The apples matter, but the crust matters most. Tara fell in love with pie baking as an extension of her passion for laminated dough. Laminating dough requires a series of technical steps — folding, turning, rolling — that result in hundreds of interleafed layers of impossibly thin pastry and butter. When baked, laminated dough yields puffed pastry, croissants, and, in Tara’s case, piecrust with a crisp exterior and an ethereal interior of delicate, flaky pastry.
To get a sense of a Tara Jensen apple pie, imagine tender crescents of sweet apples gently perfumed with spices, encased in an intricate pastry shell, with a hint of wood smoke, and the collective wisdom of all the pies baked in that oven for more than two decades.
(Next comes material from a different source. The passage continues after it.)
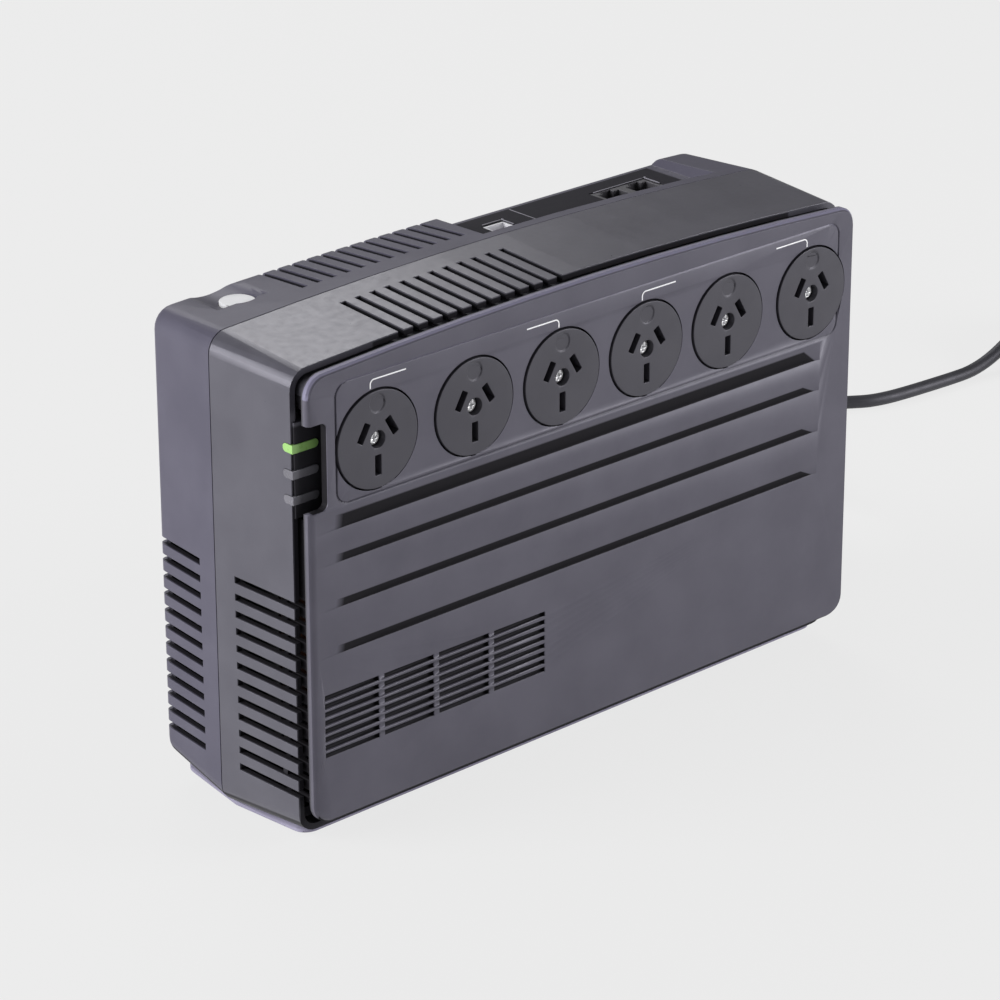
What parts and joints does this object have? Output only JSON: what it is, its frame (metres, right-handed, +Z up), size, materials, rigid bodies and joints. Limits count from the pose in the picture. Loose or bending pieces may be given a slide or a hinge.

As a teacher, she is unfailingly complimentary about her students’ pies. As a baker, however, Tara examines each of her own pastries to assess what went just right and what she (and, usually, only she) sees as imperfections. As she puts it, “I scoff at perfection, but always strive for it.”
During her classes, Tara shares thoughts on the expression of the artist’s way: Creativity, she says, requires discipline and practice. Yes, one can have flashes of genius, but counting on those is like waiting for lightning bolts to illuminate your path. She reminds her acolytes: “Bakers must know their personality and their comfort level when it comes to risk, then learn to go over and under that line in service of baking,” she says. “If you get lost or scared, go back to the place where you last felt confident, and start anew.” Comforting words for bakers who, for the first time, must slide their creations into the maw of a wood-burning oven.
When asked why she thinks her classes are so popular — they sell out shortly after she announces the dates — she ventures a guess: All bakers who are serious about becoming better bakers, including herself, are somewhere on their own journey, she says. Just as she had to develop affection and camaraderie with her demanding oven, her students also have work they must do. Good baking and good lives require a lot of hard work, she reminds them: “Work isn’t a burden; it isn’t disappointing. It’s exciting. It’s encouraging.”
By mid-afternoon, the kitchen is once again tidy, pies are cooling in boxes, and students gather to exchange hugs and email addresses. Tara offers a few parting words of wisdom: “Eighty percent of baking is muscle memory, so repeat a skill until your hands can no longer do it wrong, only right.” As the students make their way back down the sloped driveway to their real lives, Tara turns and walks back up the path to her home, to what is — for now, anyway — her oven.